Gupta of Indosolar is not ready to buy these arguments. India is not the only country to impose duty, he says. In 2012, the US imposed 31 per cent to 250 per cent anti-dumping duty on Chinese panels. In 2013, EU charged an average 47.7 per cent duty on Chinese imports.
The domestic industry has long been complaining that solar manufacturers in China and Taiwan enjoy massive state subsidies. This created a glut of cells in their own market. When the US and EU closed doors to their products, China and Taiwan started dumping them in India. The US pushed its panels in India through fast start financing (see ‘US, the winner in India’s solar mission’).
“The duty may increase solar tariff for some time but in the long run everybody will benefit. It is for the government to decide whether we want to be a nation of traders or of self-sufficient domestic industry,” says Dhruv Sharma, CEO of Jupiter Solar, Kolkata-based manufacturer of solar cells.
There are other ways to promote the domestic industry, says Kapoor. “We need a robust domestic solar industry. It is for this reason we reserved 375 MW of the total 750 MW for domestic players under batch 1 of phase 2 of the Jawaharlal Nehru National Solar Mission,” he says.
Chandra Bhushan, deputy director-general of the Centre for Science and Environment, a Delhi-based non-profit, concurs. “The government can give soft loans to developers who buy from domestic industry besides other incentives to promote domestic manufacturing,” he says. The domestic cell industry says it can take care of 375 MW of the national solar mission. It plans to increase the capacity to 1,000 MW within a year if fair trade is established.
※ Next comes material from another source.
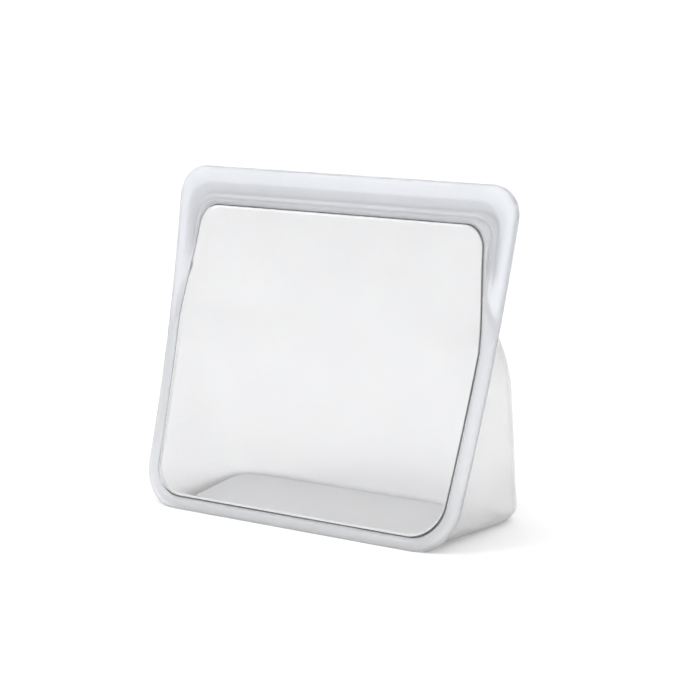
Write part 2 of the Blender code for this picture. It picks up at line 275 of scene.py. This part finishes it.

Bhushan expresses concern that the duty will benefit only a handful of Indian cell manufacturers. “They may cartelise in future and jack up the prices when the cost of imported solar cells increases,” he says. “We should have our objective clear, which is to bring down the cost of clean energy while protecting the domestic industry.
We have to strike a balance,” he adds.
|US, the winner in India's solar mission
ON MAY 23, the World Trade Organization formed a panel to probe a complaint filed by the US. It says the Jawaharlal Nehru National Solar Mission interferes with free trade as it favours domestic sourcing of solar panels. India has denied the charge. The Centre for Science and Environment (CSE), a Delhi-based non-profit, says the US is trying to browbeat India to further the interest of its own solar companies. The US has used to its advantage the climate "fast start financing", a US $30 billion fund set up under the United Nations Framework Convention on Climate Change. The fund, adopted at the Copenhagen climate meet in 2009, was supposed to help developing countries deal with climate change impacts and limit greenhouse gas emissions. The US Exim Bank and the Overseas Private Investment Corporation offer lowinterest loans to Indian project developers on the condition that they buy equipment, panels and cells from US firms. This has distorted the market in favour of the US. A CSE estimate shows in the first phase of the solar mission about half of the panels were made in the US, which is promoting its domestic industry but is not allowing India to do the same.